Atlanta (CNN) -- Are you out of work? Are you looking for a job? Do you live in Georgia?
If the answer to those questions is "yes," Gov. Nathan Deal has an idea for you: Become a farm worker.
"We still have an unemployment level here that is unacceptably high, whether or not we can provide some way of transitioning some of those individuals," Deal said last week.
"Perhaps it requires some relocation in some cases for them to be able to fill some of these jobs. We're going to explore all of those things."
Deal is looking for ways to fill a farm worker gap after some areas lost more than 50% of their laborers, the Georgia Fruit and Vegetable Growers Association said. Many workers left Georgia after the governor signed an Arizona-inspired immigration law allowing local police to identify and detain illegal immigrants, the group said.
Other countries have tried similar ideas to stimulate growth. Japan has a program to put young underemployed workers on farms during the summer. The program was moderately successful until a tsunami hit the country in March.
In Colorado, 1,799 U.S. citizens applied for farm jobs in 2009, according to the state's Department of Labor and Employment. That was up from 39 in 2008, although state officials say the number again fell in 2010 to the "low hundreds."
With a 9.6% unemployment rate in Georgia, University of Georgia Economist Jeff Humphries thinks the governor's plan could work.
"Employers have the upper hand, and people looking for jobs are more desperate than ever before," Humphries said. "Given that unemployment benefits are starting to run out for an increasing number of workers...this is the best time to try it out."
For some unemployed Georgians, however, the idea is not so appealing.
Marci Mosley, who lives in Atlanta, has been out of work for more than a year. She said she would only work on a farm as a last resort.
"I have a phobia of snakes," Mosley said. "I hate spiders...You have to get up early in the morning, and it's hot."
Mosley, an African-American, said she used to work on her grandfather's farm in Texas, where he stressed the importance of a good education to get off the farm. Mosley believes Deal's plan would be a tough sell for many other African Americans, who saw their older relatives struggle farming.
"It could be a setback for people," Mosley said. "The only people that would even think about doing that are people who have nothing else left...An educated black person does not have time for that. They didn't go to school to work on a farm, and they're not going to do it."
As for unemployed white Georgians, they're not showing up for agriculture jobs either, farm managers said.
In Peach County, more than half of residents are white, according to the U.S. Census Bureau, and 26% are out of work, according to the Georgia Department of Labor. The county is kept afloat by agriculture jobs.
One of the biggest employers is Lane Packing, where workers there pick, package and ship peaches. It's hard, dirty work that few people will do, especially U.S. citizens, Lane Packing CEO Mark Sanchez said.
To find workers, Lane Packing has participated in a U.S. Department of Labor guest worker program. Sanchez explained the vast majority of the workers here are legal immigrants.
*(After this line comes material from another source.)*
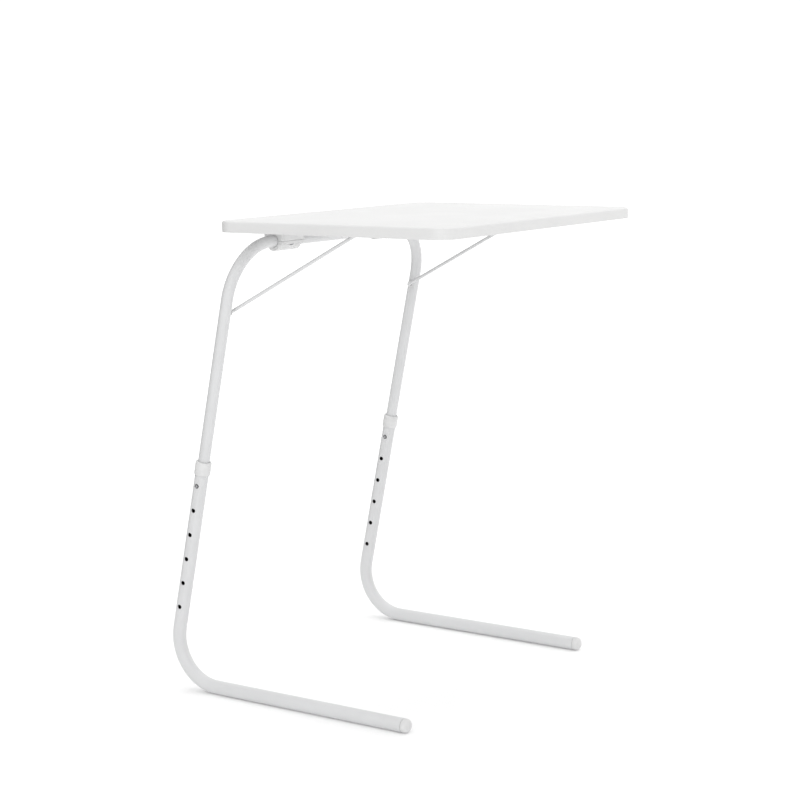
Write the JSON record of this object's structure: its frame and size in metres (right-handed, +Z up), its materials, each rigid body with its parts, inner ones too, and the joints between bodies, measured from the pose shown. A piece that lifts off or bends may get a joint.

"We're required to pay a minimum wage of $9.12 an hour," Sanchez said. "Plus free housing, free transportation from their home and back. Also, most of the workers are paid on a piece rate production basis."
That adds up to a weekly paycheck $230 more than the average Georgia unemployment check.
While putting the unemployed to work on farms is a novel idea, the workers in Georgia who will benefit most from the farm shortage are legal immigrants, said Humphries, the University of Georgia economist.
"There's less competition for the kind of jobs legal immigrants are going after," Humphries said. "Legal immigrants are from the same countries as illegal immigrants, they are used to the same types of jobs, and the good news for the legal immigrant is they might be able to demand a little more pay."